Being a owner of the 2nd generation Honda City VTEC Facelift, I anticipated greatly the arrival of the latest 4th generation Honda City i-VTEC in Malaysia. More striking styling, larger cabin, loaded with more comfort creatures and safety features are the unique selling points of the City, along with a lower price tag (for the entry level variant) compared to its predecessor. Yes, the cheapest City S is selling at RM75,800, while S+ variant at RM78,800, E variant at RM83,800 and the top-of-the-line V variant at RM90,800, all on-the-road with insurance.
No doubt it's a much better looking car now, especially when compared with the older generations. Checking out the dark blue City V in the showroom which attracted me with the sharp looking 16-inch alloys (S comes with a 15-inch steel cover while S+ and E wear 15-inch alloys) and the sleek profile. The best view angle of the all-new City must be the 3/4 rear view.
Platinum grille on the V variant (silver finishing for S while chrome for S+ and E). It attracts and make unwanted oily fingerprints more apparent than chrome in my opinion.
Open the door and you'll be greeted with 3 striking blue rings in the instrument panel. Love this setting, it offers a sporty and distinctive characteristic to the cabin in the dark. My 2nd gen's instrument panel will also light up in red when the door is opened too, which is one of my favourite features in the cabin. Shown here is the most expensive V variant, which comes with 5-inch touchscreen, push-start button and touchscreen air-cond control, so expect the lower variants have lesser equipment loaded in the cabin.

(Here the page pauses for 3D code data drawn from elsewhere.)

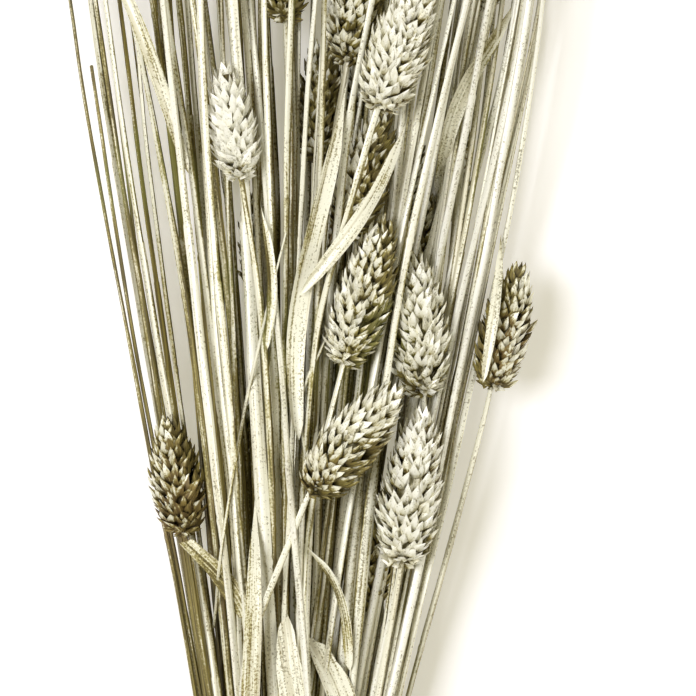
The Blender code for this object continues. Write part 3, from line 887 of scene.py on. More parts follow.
# Straws that lie on top of the others, from the left to the right: how far along the bundle from the tie's
# middle and how far right of it some points of each are, then its radius, all in millimetres, how well the
# paint covers it, whether it has a seed head, and whether it lies over the leaf blades too
FRONT_STRAWS = (
    (((60, -13.0), (100, -19.8), (129, -23.5), (146, -27.8), (230, -42.0), (340, -56.0)),
     0.90, 0.85, True, False),
    (((101, -13.5), (232, -27.8), (340, -39.5)), 1.15, 1.00, True, True),
    (((100, -10.0), (164, -16.3), (183, -19.0), (216, -21.5), (274, -23.3), (340, -25.0)),
     0.75, 0.85, True, False),
    (((101, -4.8), (226, -12.0), (340, -18.5)), 1.45, 0.95, True, True),
    (((100, -3.0), (216, 1.5), (274, 5.5), (340, 10.0)), 0.80, 0.90, True, False),
    (((100, 0.0), (182, 4.0), (194, 5.3), (216, 7.8), (249, 12.5), (340, 24.0)), 0.85, 1.05, True, False),
    (((100, 2.5), (186, 6.0), (203, 8.3), (216, 11.3), (249, 17.0), (340, 31.0)), 0.60, 0.90, False, False),
    (((60, 6.5), (100, 4.0), (274, -11.0), (340, -16.7)), 1.00, 1.08, True, True),
    (((100, 6.0), (170, 17.5), (219, 27.5), (272, 39.8), (340, 54.0)), 0.80, 0.85, True, False),
    (((80, 5.0), (126, 12.0), (163, 20.5), (250, 38.0), (340, 56.0)), 0.95, 1.00, True, False),
    (((100, 15.0), (169, 29.0), (216, 38.0), (274, 49.3), (340, 60.0)), 1.10, 1.15, True, False),
    (((100, 16.5), (150, 27.0), (216, 41.3), (242, 50.0), (263, 54.8), (340, 65.0)),
     0.90, 1.10, False, False),
    (((100, 19.5), (166, 34.0), (216, 45.5), (250, 54.8), (320, 65.0)), 1.10, 1.15, False, False),
    (((60, 13.0), (100, 24.8), (119, 29.0), (245, 54.5), (320, 65.0)), 1.00, 1.15, True, False),
    (((60, 15.0), (101, 27.5), (154, 38.5), (214, 53.3), (260, 61.0), (320, 66.0)), 0.80, 0.85, False, False),
)


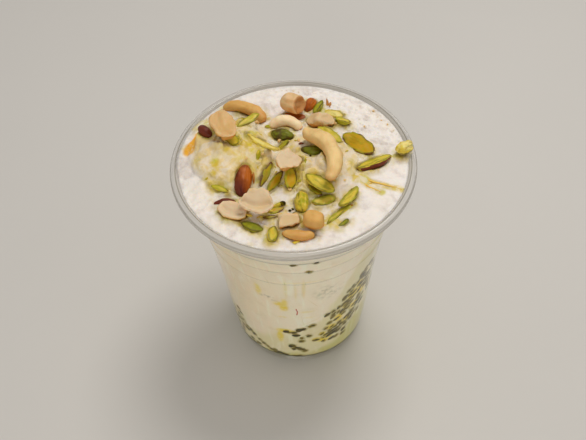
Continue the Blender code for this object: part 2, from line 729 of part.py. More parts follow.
def add_scoops(parts, cutters):
    """The two scoops, and the larger copies that cut their seats in the cream."""
    finish = material("ice_cream", CREAM_WHITE, 0.5)
    scoops = []
    for name, scoop in (("left", SCOOP_LEFT), ("middle", SCOOP_MIDDLE)):
        node = "ice_cream_scoop_" + name
        scoops.append(new_object(node, scoop_mesh(node, scoop, 0.0), parts, finish))
        seat = "seat_" + name
        hide(new_object(seat, scoop_mesh(seat, scoop, GAP), cutters))
    return scoops


def cut_sockets(obj, cutters):
    """Cuts every seat in a soft piece at once, and drops the crumbs that leaves."""
    boolean = obj.modifiers.new("Sockets", "BOOLEAN")
    boolean.operation = "DIFFERENCE"
    boolean.operand_type = "COLLECTION"
    boolean.collection = cutters
    boolean.solver = "MANIFOLD"
    applied(obj)
    drop_scraps(obj)
    obj.data.shade_smooth()
    obj.data.set_sharp_from_angle(angle=math.radians(45))


def main():
    clear_scene()
    parts = new_collection("falooda", True)
    cutters = new_collection("layer_cutters", False)
    nut_sockets = new_collection("nut_sockets", False)
    scoop_seats = new_collection("scoop_seats", False)
    cup = add_cup(parts)
    add_layers(parts, cutters)
    cream = add_cream(parts)
    fuse_small_things(cream, new_collection("small_things", False))
    scoops = add_scoops(parts, scoop_seats)
    bpy.context.view_layer.update()
    pile = Pile(parts, nut_sockets, cup)
    for lay in (lay_under_layer, lay_front, lay_back, lay_left, lay_middle, lay_right, lay_shavings):
        lay(pile)
    pile.add_sockets()
    cut_sockets(cream, scoop_seats)
    for soft in [cream] + scoops:
        cut_sockets(soft, nut_sockets)


main()
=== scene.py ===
import math
import random

import bmesh
import bpy
import numpy
from bpy.props import FloatProperty, FloatVectorProperty, IntProperty, PointerProperty
from mathutils import Matrix, Vector, noise
from mathutils.bvhtree import BVHTree
from mathutils.kdtree import KDTree


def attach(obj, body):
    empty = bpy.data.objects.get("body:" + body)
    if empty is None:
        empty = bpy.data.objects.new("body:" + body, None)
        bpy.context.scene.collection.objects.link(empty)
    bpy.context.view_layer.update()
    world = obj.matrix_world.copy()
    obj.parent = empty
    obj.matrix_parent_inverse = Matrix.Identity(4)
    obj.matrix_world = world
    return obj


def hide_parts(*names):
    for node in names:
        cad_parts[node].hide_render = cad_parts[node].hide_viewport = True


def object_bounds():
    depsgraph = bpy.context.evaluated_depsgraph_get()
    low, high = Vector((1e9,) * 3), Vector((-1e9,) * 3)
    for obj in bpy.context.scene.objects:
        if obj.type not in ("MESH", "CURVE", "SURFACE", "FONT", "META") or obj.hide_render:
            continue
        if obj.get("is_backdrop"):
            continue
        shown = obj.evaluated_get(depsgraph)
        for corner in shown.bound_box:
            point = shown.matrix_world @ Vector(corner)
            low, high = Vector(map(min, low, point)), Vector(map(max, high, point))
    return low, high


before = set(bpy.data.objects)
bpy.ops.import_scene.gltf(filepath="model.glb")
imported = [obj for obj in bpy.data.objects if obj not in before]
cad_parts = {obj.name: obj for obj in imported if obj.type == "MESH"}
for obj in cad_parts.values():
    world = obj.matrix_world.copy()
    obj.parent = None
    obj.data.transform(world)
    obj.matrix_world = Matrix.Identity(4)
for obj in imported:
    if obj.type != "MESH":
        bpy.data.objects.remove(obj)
cad_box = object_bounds()

# Falooda in its clear plastic cup: layered milk drink, cream, two mounds of ice cream, nuts and saffron.
# Everything is in metres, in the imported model's own frame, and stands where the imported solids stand.

bl_info = {
    "name": "Falooda in a clear cup",
    "version": (1, 0, 0),
    "blender": (4, 5, 0),
    "location": "View3D > Sidebar > Falooda",
    "description": "Dresses the packed falooda: cup, drink, cream, ice cream, nuts and saffron",
    "category": "Add Mesh",
}

MM = 0.001
WELD = 0.00001
INTO_WALL = 0.00006
CREAM_BOTTOM = 0.0880
CREAM_LEVEL = 0.1008
CREAM_RISE = 0.0010
CREAM_WAVE = 0.00025
# The height from which things are dropped on the surface under them.
FALL_FROM = 0.2
UP = Vector((0.0, 0.0, 1.0))
DOWN = Vector((0.0, 0.0, -1.0))
NUT_KINDS = ("cashew", "pistachio", "almond")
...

Material used for this City has improved, with nice texture on the plastic and smooth leather finishing on the steering wheel and gear knob (for V variant only). However, I still feel that Vios has a little advantage in this area, thanks to its slightly better built and stitch-like moulding on the dashboard.
Since the wheelbase has grown for 500mm to 2600mm (identical to Nissan Almera), it provides a spacious cabin to the occupants especially at the rear. With the front seats positioned to suit my height of 180cm, I still have ample legroom at the back seat, however the rear headroom is a little restricted for me. The City offers more space than in the Almera, since the cabin of the City is wider than the latter. One of the largest B-segment cabins in the market.
Eventhough the boot space is measured at 536 litres, a D-segment sedan boot size, somehow it doesn't look as long and deep as in my 2nd gen City. One good innovation - There are two levers in the boot that you can pull to fold the rear seats, a nifty and convenient feature.
Can't comment any further on the 1.5 litre i-VTEC powertrain and CVT gearbox until I have a chance to test drive it. Hopefully Honda has made some changes to the CVT gearbox to make it more durable and smoother in operation.
The question is - Should I get one? Yes you should if you are looking for a fuel efficient (17.5km/l) and spacious family car or a young executive who want a stylish B-segment Japanese sedan. Which variant? E variant would has the best value for money, which comes with VSA, keyless entry with push-start button and rear air-cond, to name a few. If you are safety conscious, go for V.